Why we test against the real model

Mocked narrator outputs prove pipeline plumbing works. They do not prove the model classifies correctly. The narrator's job — picking the right archetype out of eleven, citing the right events — is exactly what we cannot fake without losing the audit trail.

The 6 scenario tests run the actual on-device LanguageModelSession. They take ~3 minutes total (each runs consensus voting, so 3–5 inference passes). They will refuse to run on a machine without Apple Intelligence rather than substitute a mock — the test reports SKIP, not PASS, when AI is unavailable.

What the 12.42% gap is, and isn't

The 87.58% logic-surface coverage figure has documented exemptions:

  • Security-scoped bookmark code paths in IngestService — require an NSWindow + user-driven file open dialog. Not testable from XCTest without a running app.
  • LanguageModelSession.respond glue in NarratorService — the live model invocation.

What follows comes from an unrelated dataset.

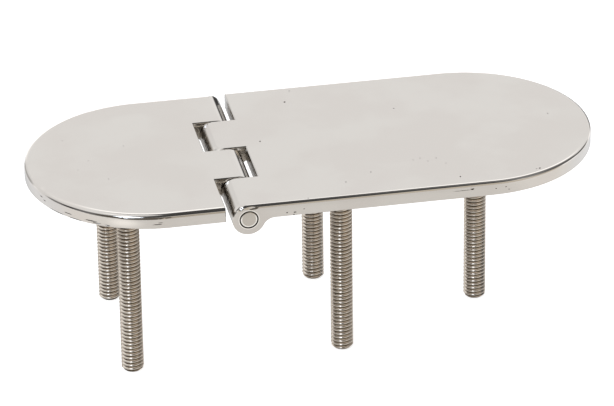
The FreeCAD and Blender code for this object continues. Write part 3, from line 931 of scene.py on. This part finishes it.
@dataclass
class Castings:
    """The two leaves, dressed as they come from the frame.

    Their flaws are given by place: first those on top, then those on the front edge or round the end.
    """

    short_slot_mm: float = 8.0
    long_slot_mm: float = 7.2
    long_flaws: tuple[Flaw, ...] = (
        Flaw((-8.5, 32.5, 5.3), (0.4, 0.5, 0.3)),
        Flaw((-5.2, 41.0, 5.3)),
        Flaw((-22.9, 3.5, 5.3), (0.3, 0.45, 0.3)),
        Flaw((28.8, 19.0, 5.3), (0.2, 0.3, 0.2)),
        Flaw((81.7, 3.2, 5.3), (0.2, 0.25, 0.2)),
        Flaw((40.1, -38.3, 5.3), (0.25, 0.45, 0.2)),
        Flaw((67.4, -38.1, 5.3), (0.2, 0.2, 0.2)),
        Flaw((68.6, -37.9, 5.3), (0.35, 0.45, 0.3)),
        Flaw((10.5, -28.2, 5.3), (0.2, 0.3, 0.2)),
        Flaw((0.5, -33.7, 5.3), (0.25, 0.3, 0.2)),
        Flaw((-14.6, -42.9, 5.3), (0.2, 0.25, 0.2)),
        Flaw((26.8, -22.3, 5.3), (0.16, 0.22, 0.2)),
        Flaw((29.5, -21.4, 5.3), (0.2, 0.2, 0.2)),
        Flaw((31.7, -24.2, 5.3), (0.18, 0.22, 0.2)),
        Flaw((35.0, -22.6, 5.3), (0.2, 0.2, 0.2)),
        Flaw((37.5, -27.1, 5.3), (0.16, 0.2, 0.2)),
        Flaw((-22.4, -44.45, 1.4), (0.26, 0.25, 0.22)),
        Flaw((-19.6, -44.45, 1.3), (0.5, 0.25, 0.2)),
        Flaw((-20.0, -44.45, 0.4), (0.28, 0.25, 0.2)),
        Flaw((-16.4, -44.45, 2.2), (0.2, 0.25, 0.16)),
        Flaw((43.0, -44.45, 3.2), (0.65, 0.3, 0.26)),
        Flaw((39.6, -44.45, 3.0), (3.2, 0.3, 0.07)),
        Flaw((51.4, -44.45, 2.5), (0.2, 0.2, 0.17)),
        Flaw((55.0, -44.2, 2.7), (0.28, 0.25, 0.18)),
        Flaw((56.1, -44.1, 1.6), (0.2, 0.25, 0.17)),
    )
    short_flaws: tuple[Flaw, ...] = (
        Flaw((-70.7, 10.3, 5.3), (0.15, 0.2, 0.2)),
        Flaw((-84.5, 1.6, 5.3), (0.16, 0.18, 0.2)),
        Flaw((-79.6, -13.8, 5.3), (0.16, 0.2, 0.2)),
        Flaw((-89.1, -4.7, 5.3), (0.15, 0.18, 0.2)),
        Flaw((-91.3, 18.9, 5.3), (0.15, 0.2, 0.2)),
        Flaw((-103.7, -17.0, 2.8), (0.8, 0.5, 0.16), -67.5),
        Flaw((-103.0, -19.0, 2.1), (0.7, 0.5, 0.15), -65.0),
        Flaw((-99.6, -24.8, 0.35), (4.0, 0.6, 0.14), -56.0),
        Flaw((-94.2, -31.3, 0.35), (2.6, 0.6, 0.13), -45.0),
        Flaw((-96.2, -29.1, 1.6), (1.6, 0.5, 0.14), -49.0),
        Flaw((-89.2, -35.6, 1.3), (2.2, 0.6, 0.17), -36.7),
        Flaw((-87.4, -36.9, 0.8), (1.6, 0.5, 0.14), -34.0),
        Flaw((-84.0, -39.0, 0.6), (0.9, 0.5, 0.15), -28.7),
        Flaw((-67.5, -44.2, 1.7), (1.6, 0.4, 0.13), -6.2),
        Flaw((-66.4, -44.3, 2.3), (0.7, 0.4, 0.12), -5.0),
    )
    long_dents: tuple[Flaw, ...] = (
        Flaw((-40.6, 2.2, 5.0), (3.0, 3.2, 3.0)),
        Flaw((-39.8, -43.0, 5.0), (2.4, 1.9, 2.4)),
        Flaw((-38.9, -44.5, 4.8), (1.5, 0.9, 1.2)),
        Flaw((-34.6, -44.7, 4.5), (2.6, 0.8, 0.9)),
    )

    def dress(self, nodes: dict[str, bpy.types.Object]) -> list[bpy.types.Object]:
        """Give each leaf its finish.

        Args:
            nodes: The frame's nodes by name.

        Returns:
            The two leaves.
        """
        short = PolishedCasting("buffed_316_short_casting", self.short_flaws, (), self.short_slot_mm)
        long = PolishedCasting("buffed_316_long_casting", self.long_flaws, self.long_dents, self.long_slot_mm)
        pieces = []
        for name, finish in (("short_leaf", short), ("long_leaf", long)):
            nodes[name].data.materials.clear()
            nodes[name].data.materials.append(finish.build())
            pieces.append(nodes[name])
        return pieces


@dataclass(frozen=True)
class Patch:
    """One soft patch of the light tent, in degrees as the hinge sees it, and how bright it is.

    The azimuth is none straight ahead of the front edge and grows to the right. The patch is whole out to
    full degrees from its middle and gone at edge degrees.
    """

    azimuth: float
    elevation: float
    full: float
    edge: float
    level: float
    tint: str = PLAIN

    def light(self) -> Colour:
        """The patch's brightness in its tint, as a linear colour."""
        red, green, blue, _ = linear(self.tint)
        return self.level * red, self.level * green, self.level * blue, 1.0

    def ends(self) -> dict[str, float]:
        """The cosines of its edge and of its whole part, as the inputs of a node that gives the share."""
        return {"From_Min": math.cos(math.radians(self.edge)), "From_Max": math.cos(math.radians(self.full))}


@dataclass(frozen=True)
class LightTent:
    """A tent of white cloth, brightest at the horizon, with dim and bright patches that the steel mirrors."""

    name: str = "light_tent"

    # Share of the way up from straight below to straight above, and how bright the cloth is there
    cloth: tuple[tuple[float, float], ...] = (
        (0.0, 0.60),
        (0.45, 1.10),
        (0.50, 1.70),
        (0.54, 1.60),
        (0.62, 1.10),
        (0.70, 1.00),
        (0.80, 1.00),
        (0.90, 1.15),
    )

    # Each patch lies over those before it: bright cloth at the left and behind, dimmer cloth in front, the
    # dark room in front on the left, overhead and on the right, a small window, the strong lamp, and what
    # stands low behind the hinge
    patches: tuple[Patch, ...] = (
        Patch(-105, 16, 18, 37, 0.95),
        Patch(160, 50, 12, 20, 1.60),
        Patch(15, -3, 26, 42, 0.70, WARM),
        Patch(60, -2, 14, 24, 0.74, WARM),
        Patch(-95, 7, 12, 20, 0.28),
        Patch(-74, 12, 16, 22, 0.06),
        Patch(-55, 12, 22, 28, 0.22),
        Patch(-35, 14, 20, 28, 0.13, WARM),
        Patch(-17, 10, 23, 27, 0.14, WARM),
        Patch(10, 75, 38, 46, 0.07),
        Patch(-95, 66, 24, 31, 1.00),
        Patch(68, 34, 18, 26, 0.32),
        Patch(97, 54, 23, 28, 0.28),
        Patch(92, 28, 17, 26, 0.14),
        Patch(112, 15, 12, 21, 0.15),
        Patch(-62, 64, 4, 9, 1.60),
        Patch(-31, 36, 7, 13, 5.60, COOL),
        Patch(150, 1, 8, 17, 0.06),
        Patch(-148, 3, 10, 20, 0.55),
        Patch(-160, 21, 4, 12, 0.92),
    )

    def build(self) -> None:
        """Hang the tent round the scene, plain white to the camera itself."""
        world = bpy.data.worlds.new(self.name)
        bpy.context.scene.world = world
        world.use_nodes = True
        tree = world.node_tree
        tree.nodes.clear()
        direction = put(tree, Kind.COORDINATES).outputs["Generated"]
        height = put(tree, Kind.SEPARATE, Vector=direction).outputs["Z"]
        lit = put(tree, Kind.RAMP, Fac=put(tree, Kind.RANGE, Value=height, From_Min=-1.0, From_Max=1.0))
        stops = lit.color_ramp.elements
        while len(stops) < len(self.cloth):
            stops.new(0.5)
        for stop, (position, level) in zip(stops, self.cloth):
            stop.position = position
            stop.color = grey(level)
        for patch in self.patches:
            middle = outward(patch.azimuth, patch.elevation)
            facing = put(tree, Kind.VECTOR, {"operation": "DOT_PRODUCT"}, in0=direction, in1=middle)
            share = put(tree, Kind.RANGE, EASED, Value=facing, **patch.ends())
            lit = put(tree, Kind.MIX, COLOURS, in0=share, in6=lit, in7=patch.light())
        rays = put(tree, Kind.LIGHT_PATH).outputs
        tent = put(tree, Kind.BACKGROUND, Color=lit, Strength=1.0)
        white = put(tree, Kind.BACKGROUND, Color=grey(1.0), Strength=1.0)
        mix = put(tree, Kind.MIX_SHADER, Fac=rays["Is Camera Ray"], in1=tent, in2=white)
        put(tree, Kind.WORLD_OUTPUT, Surface=mix)


@dataclass(frozen=True)
class Viewpoint:
    """Where the photograph was taken from, and with how long a lens."""

    focal_px: float = 4131.0
    image_px: float = 614.0
    sensor_mm: float = 36.0
    azimuth: float = -10.73
    elevation: float = 27.60
    roll: float = -0.774
    distance_mm: float = 1418.0
    aim_mm: tuple[float, float, float] = (-15.73, -46.25, 5.3)
    clip_m: float = 20.0

    def build(self) -> None:
        """Set the camera at the viewpoint."""
        data = bpy.data.cameras.new("camera")
        data.sensor_width = self.sensor_mm
        data.lens = self.focal_px / self.image_px * self.sensor_mm
        data.clip_end = self.clip_m
        roll = math.radians(self.roll)
        back = outward(self.azimuth, self.elevation)
        right = (-back).cross(Vector((0, 0, 1))).normalized()
        up = right.cross(-back)
        turned_right = math.cos(roll) * right + math.sin(roll) * up
        turned_up = math.cos(roll) * up - math.sin(roll) * right
        eye = (Vector(self.aim_mm) + back * self.distance_mm) * MM
        turned = Matrix((turned_right, turned_up, back)).transposed()
        camera = bpy.data.objects.new("camera", data)
        camera.matrix_world = Matrix.Translation(eye) @ turned.to_4x4()
        bpy.context.scene.collection.objects.link(camera)
        bpy.context.scene.camera = camera


@dataclass
class Studio:
    """Light tent, table and viewpoint."""

    tent: LightTent = field(default_factory=LightTent)
    viewpoint: Viewpoint = field(default_factory=Viewpoint)
    table_finish: MattTable = field(default_factory=MattTable)
    table_z_mm: float = -63.5
    table_radius_mm: float = 420.0
    table_sides: int = 96

    def table(self) -> None:
        """Set a pale round table top under the studs, which keeps the hinge's shadow."""
        bpy.ops.object.select_all(action="DESELECT")
        bpy.ops.mesh.primitive_circle_add(vertices=self.table_sides, radius=self.table_radius_mm * MM,
                                          fill_type="NGON", location=(0, 0, self.table_z_mm * MM))
        floor = bpy.context.object
        floor.name = "floor"
        floor.data.materials.append(self.table_finish.build())

    def build(self) -> None:
        """Set up the whole studio."""
        bpy.context.scene.view_settings.view_transform = "Standard"
        self.tent.build()
        self.table()
        self.viewpoint.build()


def main() -> None:
    """Dress the frame, add what it lacks, set up the studio and report each piece."""
    logging.basicConfig(level=logging.INFO, format="%(name)s: %(message)s")
    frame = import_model()
    pieces = Castings().dress(frame["nodes"]) + HingePin().build() + Studs().build()
    Studio().build()
    for piece in pieces:
        LOG.info("%s: %d faces, %s", piece.name, len(piece.data.polygons), piece.data.materials[0].name)


if __name__ == "__main__":
    main()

Covered indirectly by the 6 real-model E2E scenarios when AI is available.
  • Error-display branches in views — exercised manually via the running app.

These exemptions are deliberate. Adding mock seams over NSWindow or LanguageModelSession would defeat the point of testing against the real platform. The 6 scenario fixtures are the cost-benefit balance.

Reproducibility

Test files: Tests/LoupeTests/. Scenario fixtures: Tests/LoupeTests/Fixtures/Scenarios/. Run command: xcodebuild test -scheme Loupe. Coverage report: xcrun xccov view --report <xcresult-path>.

The full Testing-Methodology.md spec is bundled inside the shipped Loupe.app at docs/Testing-Methodology.md for offline review.